Every street name, every elementary school, every statue should be taken down. You know that scene in Indiana Jones and The Last Crusade when he's fighting on the ship about the Cross of Coronado and he yells, "It belongs in a museum!" So do every last one of those monuments.

That simple sentence should have been the principled position of every American, left or right, Democrat or Republican for years, if not decades now. The fact that it hasn't been says a lot about the state of our political discourse today. Where was everyone on these monuments five years ago? Ten, even? I see a lot of people announcing that 'it's time to pick a side' after what happened last weekend in Virginia. Now it's time to pick a side. Now? Shouldn't it be pretty obvious what side to be on, a century and a half after the Civil War ended?
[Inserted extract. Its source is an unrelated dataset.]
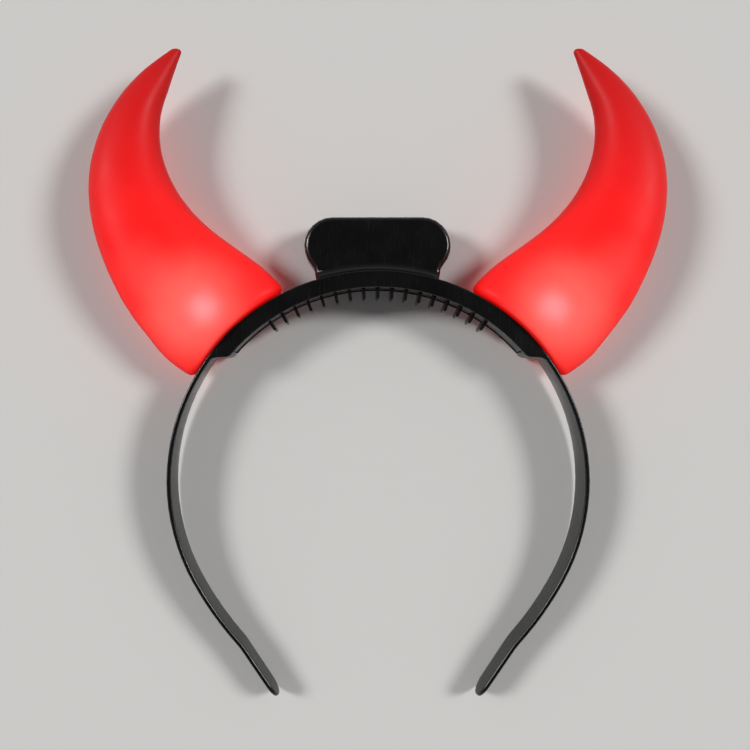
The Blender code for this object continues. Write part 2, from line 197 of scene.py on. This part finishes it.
def new_material(name):
    """Material with nothing in its tree but the output."""
    material = bpy.data.materials.new(name)
    material.use_nodes = True
    tree = material.node_tree
    tree.nodes.clear()
    return material, tree, tree.nodes.new("ShaderNodeOutputMaterial")


def injection_moulded_abs(name, gloss, peel_size):
    """Glossy ABS from a polished mould: near black, with a faint orange peel and handled patches."""
    material, tree, output = new_material(name)
    place = add(tree, "ShaderNodeTexCoord").outputs["Object"]
    handled = add(
        tree,
        "ShaderNodeTexNoise",
        {"Scale": 1 / HANDLED_PATCH, "Detail": 3.0, "Roughness": 0.6},
        {"Vector": place},
    )
    tint = add(
        tree,
        "ShaderNodeMix",
        {"A": opaque(ABS_BLACK), "B": opaque(ABS_WORN_BLACK)},
        {"Factor": handled.outputs["Fac"]},
        data_type="RGBA",
    )
    # Hairline scratches, drawn 0.4 mm wide so that they show
    along = add(
        tree,
        "ShaderNodeMapping",
        {
            "Rotation": (0.0, 0.0, HAIRLINE_TURN),
            "Scale": (1 / HAIRLINE_WIDTH, 1 / HAIRLINE_LENGTH, 1 / HAIRLINE_WIDTH),
        },
        {"Vector": place},
    )
    hairlines = add(
        tree,
        "ShaderNodeTexNoise",
        {"Scale": 1.0, "Detail": 2.0, "Roughness": 0.7},
        {"Vector": along.outputs["Vector"]},
    )
    rough = add(
        tree,
        "ShaderNodeMapRange",
        {"From Min": 0.3, "From Max": 0.75, "To Min": gloss, "To Max": gloss + HANDLED_DULLING},
        {"Value": handled.outputs["Fac"]},
    )
    scratched = add(
        tree,
        "ShaderNodeMapRange",
        {"From Min": 0.58, "From Max": 0.80, "To Min": 0.0, "To Max": SCRATCH_DULLING},
        {"Value": hairlines.outputs["Fac"]},
    )
    worn = add(
        tree,
        "ShaderNodeMath",
        links={0: rough.outputs["Result"], 1: scratched.outputs["Result"]},
        operation="ADD",
    )
    peel = add(tree, "ShaderNodeTexNoise", {"Scale": 1 / peel_size, "Detail": 1.0}, {"Vector": place})
    bump = add(
        tree,
        "ShaderNodeBump",
        {"Strength": 0.25, "Distance": ABS_PEEL_HEIGHT},
        {"Height": peel.outputs["Fac"]},
    )
    shader = add(
        tree,
        "ShaderNodeBsdfPrincipled",
        {"IOR": 1.53},
        {
            "Base Color": tint.outputs["Result"],
            "Roughness": worn.outputs["Value"],
            "Normal": bump.outputs["Normal"],
        },
    )
    tree.links.new(shader.outputs["BSDF"], output.inputs["Surface"])
    return material


def glow_by_distance(tree, place, middle, stops):
    """Painted glow: colour that falls off with the distance from a point, with depth counted less."""
    flat = Vector((1.0, 1.0, GLOW_DEPTH_SHARE))
    squashed = add(tree, "ShaderNodeVectorMath", {1: flat}, {0: place}, operation="MULTIPLY")
    apart = add(
        tree,
        "ShaderNodeVectorMath",
        {1: middle * flat},
        {0: squashed.outputs["Vector"]},
        operation="DISTANCE",
    )
    reach = stops[-1][0] * MM
    share = add(
        tree, "ShaderNodeMath", {1: reach}, {0: apart.outputs["Value"]}, operation="DIVIDE", use_clamp=True
    )
    ramp_node = add(tree, "ShaderNodeValToRGB", links={"Fac": share.outputs["Value"]})
    ramp = ramp_node.color_ramp
    ramp.interpolation = "B_SPLINE"
    while len(ramp.elements) < len(stops):
        ramp.elements.new(1.0)
    for stop, (distance, *colour) in zip(ramp.elements, stops):
        stop.position = distance * MM / reach
        stop.color = (*colour, 1.0)
    return ramp_node.outputs["Color"]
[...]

We won. It's time to stop letting the losers write our history.

I originally wanted to write this post because Iowa kept getting named checked in articles about the number of Confederate memorials that exist in the country. There is a Civil War monument down in rural Davis County. It remembers the Bloomfield Raid, when Confederate forces, dressed in Union uniforms crossed the border. It was the furthest north Confederate forces of any kind ever got. Doesn't seem to be on the same level as a statue of Robert E. Lee, Jefferson Davis or god forbid, Nathan Bedford Forrest. Monuments and markers like that. A marker to state, clearly and simply: this was the farthest north they ever got. I'm okay with that.

Weirdly enough, in the years after the Civil War when the first monuments and markers started to go up, it was the north that accounted for the majority of them. When we went to Shiloh, the battlefield park was full of them. I wanted to go somewhere for the 150th Anniversary of the Civil War because I thought it would be both cool and important to see some history. I had to do some research though, because my initial instinct was to go to Gettysburg, but I figured everyone would want to do that. Turns out that no Iowans fought at Gettysburg, but plenty of them fought and laid down their lives for the Union at Shiloh. They held the Hornet's Nest and saw fierce fighting along The Sunken Road. The picture above is the Iowa Memorial you will find there. At it's base, the inscription reads:
"This monument is erected by the state of Iowa in commemoration of the loyalty, patriotism and bravery of her sons who on this battlefield of Shiloh on the 6th and 7th days of April ADMCCLXII fought to perpetuate the sacred union."

This is the history that should be remembered.